Rules are made to be broken – IT security policy and controls

SMEs often manage without one, and larger companies have it in their staff handbooks, but an IT security policy without the controls to enforce it is of little value, and only useful for assigning blame when something inevitably goes awry.

IT departments often bring users’ attention to security policy by running training courses on induction day and at regular intervals throughout the year. And while there’s some value in security training, it’s acknowledged by many professionals to have limited affect. There will always be users who put their own interests before company policy, or simply fall prey to social engineering. Security training should be placed in the same camp as antivirus, something that is beneficial but ultimately has limited impact in securing endpoints. It may be more productive to place greater emphasis on security training for IT personnel, who frequently fail to understand the basics of the Windows security model, in turn leading to security failures.

The SANS institute has recently updated its 20 Critical Controls document and is a useful starting point for any business that’s looking to reduce risk by deploying controls to enforce policy, or can be used to improve or shape an IT policy if you don’t already have one in place. While SANS lists the controls in no particular order of importance, Control 8: Controlled Use of Administrative Privileges, stands out as one that can bring many quick wins to an organization. SANS states ‘The misuse of administrator privileges is a primary method for attackers to spread inside a target enterprise’ and continues by highlighting the basic principle of least privilege in that administrator accounts should not be used for everyday work activities, such as browsing the web and reading emails. Control 8 can be used to limit the damage caused by users who install malware on endpoints and reduce the risk of compromise from unpatched software vulnerabilities.

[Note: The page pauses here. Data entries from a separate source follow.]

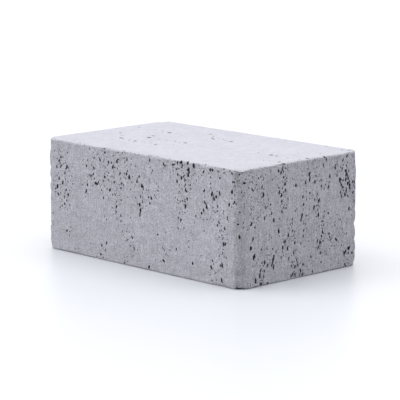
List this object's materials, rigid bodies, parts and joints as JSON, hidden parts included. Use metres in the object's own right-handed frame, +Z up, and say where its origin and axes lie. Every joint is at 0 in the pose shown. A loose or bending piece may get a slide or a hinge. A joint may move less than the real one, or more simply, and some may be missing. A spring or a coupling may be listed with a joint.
{
  "type": "foam brick",
  "caption": "Small rectangular block sawn from rigid grey mineral foam, with rounded upright corners and open cells on every face; held in the hand to rub and scour.",
  "frame": {"origin": "middle of the broad face that the brick lies on", "axes": "+X along the length, +Y across the width, +Z up through the thickness"},
  "size_m": [0.1, 0.06, 0.041],
  "materials": {
    "mineral_foam": "sawn and rubbed flat, dry and matt, with open cells"
  },
  "bodies": {
    "root": {"foam_block": "mineral_foam"}
  },
  "joints": []
}
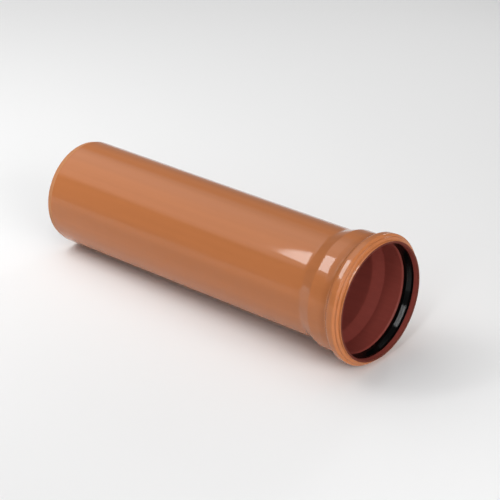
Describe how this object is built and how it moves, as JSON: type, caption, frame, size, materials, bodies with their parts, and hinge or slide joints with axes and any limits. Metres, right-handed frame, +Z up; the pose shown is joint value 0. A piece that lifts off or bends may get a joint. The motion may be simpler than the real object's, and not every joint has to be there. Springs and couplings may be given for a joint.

SANS also refers to Configuration/Hygiene, where IT staff should use a non-administrative account for support tasks on endpoints and only elevate to privileges as required using the Windows Run as command. And importantly, this should also apply to outside service providers that have access to internal endpoints for support purposes. Control 8 can also be implemented to partially achieve successful deployment of some of the remaining critical controls listed by SANS, including:

Control 3: Secure Configurations for Hardware and Software on Laptops, Workstations, and Servers

Control 7: Application Software Security

Control 12: Malware Defenses

Control 15: Data Loss Prevention

Remember when looking through the list of 20 Critical Controls, those that address the root causes of security problems, such as malware getting installed on endpoints, will bring greater initial benefits than soft controls, such as Control 20: Security Skills Assessment and Appropriate Training to Fill Gaps. Once you’ve identified the risks that are most likely to affect your company and forged suitable policies, don’t rely on user awareness training and antivirus software to ensure policy is adhered to. Employ suitable technologies, such as Windows 7 AppLocker; or 3rd-party utilities, like Avecto , to control the use of administrative privileges and for application whitelisting.